I used to work at Lakedale Resort many years ago and therefore know it pretty intimately. If you are looking for secluded peace and quiet or a romantic getaway, this is your place. The resort offers 9 lake view lodge rooms with jacuzzi bathtubs and gas fireplaces, as well as 6 cabins and one three-bedroom lake house. Cabins and the lake house enjoy shared use of a hot tub in a centrally located gazebo. “Glamping” cabins and a campground provide more outdoorsy yet still very nice accommodation options.
Be aware that it is four miles from Friday Harbor town so you will need to drive into town for meals if you stay at the lodge. Cabins have full kitchens and accommodate up to 6 people with one bedroom, a loft bedroom, and a futon in the living room.
I haven’t been to the Island Inn, but I’ve heard great things.
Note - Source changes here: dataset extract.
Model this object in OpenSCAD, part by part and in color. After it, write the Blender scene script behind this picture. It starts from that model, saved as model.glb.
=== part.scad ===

It is centrally located in town within easy walking distance to everything. The rooms look modern from the photos and many appear to have great views of the harbor. They have some budget friendly-options as well.
Friday Harbor House
Paddy and I stayed at the Friday Harbor House once in November, and it was really nice. The prices in the summer are atrocious, and even in the winter it is a bit of a splurge but much more reasonable. Most rooms offer views of the harbor, gas fireplaces, and jacuzzi tubs. The complimentary continental breakfast in the morning was outstanding, including house made quiche and coffee cake. Location is ideal–easy walk from the ferry and everything in town.
There are a ton of places to stay on the island, including many B&Bs. The above places are just a few suggestions, but there are a lot of other great accommodations as well. A good place to look is on Tripadvisor and http://www.friday-harbor.net/accommodations/index.shtml.
San Juan Island is a great place to visit in the summer, but make sure you plan ahead. Never show up to the island without a hotel reservation in July or August. Growing up on San Juan Island was a unique experience, and I’ve had many magical summers there in my youth. Friday Harbor changes every time I visit, but the beauty and serenity of the island remains the same.